Rep. Ilhan Omar is now being presented as a fashion icon in addition to her reputation as a divisive political figure.

However, the American mainstream press has ignored the unseemly reports about Omar marrying her brother to ease immigration to the US. For details, see the investigative pieces of Powerline’s Scott Johnson, ILHAN OMAR: CURIOUSER AND CURIOUSER and The Curious Case of Ilhan Omar.

Interestingly, she is quite honest about hating America, a nation which rescued her and her family from a Kenyan refugee camp, yet she says living here is “an everyday assault.”

On his Monday show, Tucker Carlson characterized America as the most generous country in history, but Washington’s choices about the recipients of kindness has not always been wise. It would be better not to welcome historic enemies of Western Civilization inside the gates, and certainly not elect them to the US Congress. But immigration demography will have its effects, and they were totally predictable: admit sharia followers and eventually some will attain a degree of political power.

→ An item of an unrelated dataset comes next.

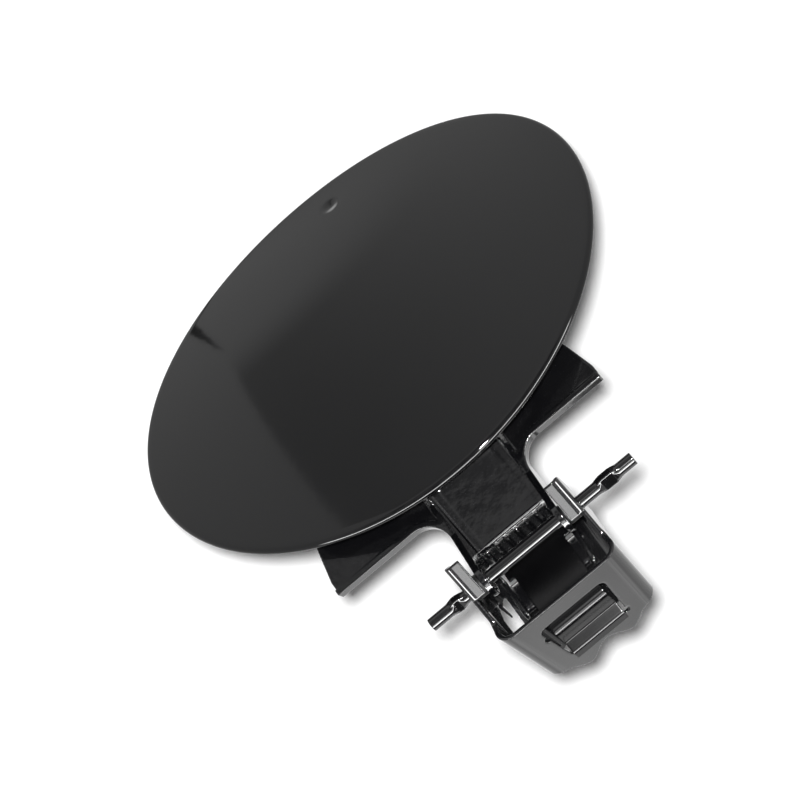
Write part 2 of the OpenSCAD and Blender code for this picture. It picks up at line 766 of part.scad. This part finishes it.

TUCKER CARLSON (0:58): Omar’s country collapsed as a child. She lived for years in Kenya in that refugee camp; she may have died there without outside help. But help came. From where? From here — America.

And this country didn’t just welcome Ilhan Omar to America: we paid to relocate her family and many others from a foreign continent purely for the sake of being good people, for altruism, because no country in history has been as generous as we are to places we have no ties to and no obligations we’ve been kind anyway, because that’s who we are.

Despite her humble and foreign birth Omar has been elected to our national lawmaking body and good for her — so how does she repay her adopted country, the one that may literally have saved her life? She attacks it as hateful and racist.

And for that she is applauded by the Democratic Party because they view this country as hateful and racist too. The more Ilhan Omar’s America has, they believe, the better, But is that what’s best for America? Here’s another suggestion we should think about. Maybe our immigration system should prioritize people who actually like this country and are grateful to be here. Why wouldn’t we do that?

Here are some clips from Omar’s Vogue interview:

Ilhan Omar: “To Me, the Hijab Means Power, Liberation, Beauty, and Resistance”, Vogue Arabia, March 28, 2019

Twenty years after becoming a US citizen, Ilhan Omar made history in her adopted country. With her hand on her grandfather’s Qur’an, she was sworn into the US Congress, becoming the first hijabi member to do so. The scene was all the more poignant as it marked the lifting of a 181-year-old ban preventing anyone from wearing any kind of headwear in the chamber. Along with Rashida Tlaib (who doesn’t wear a hijab), she was also one of the first two Muslim women to enter Congress, and the first Somali-American. [. . .]

As the US representative for Minnesota’s 5th congressional district, one of Omar’s policies includes promoting and establishing a just immigration system; something that is at odds with the current political climate in the country. “It’s challenging,” she says of living in President Trump’s America, where her status and heritage is constantly criticized. “It’s an everyday assault. Every day, a part of your identity is threatened, demonized, and vilified. Trump is tapping into an ugly part of our society and freeing its ugliness.”

Omar is an example of what Democrats have in mind for America with their immigration project of extreme diversity.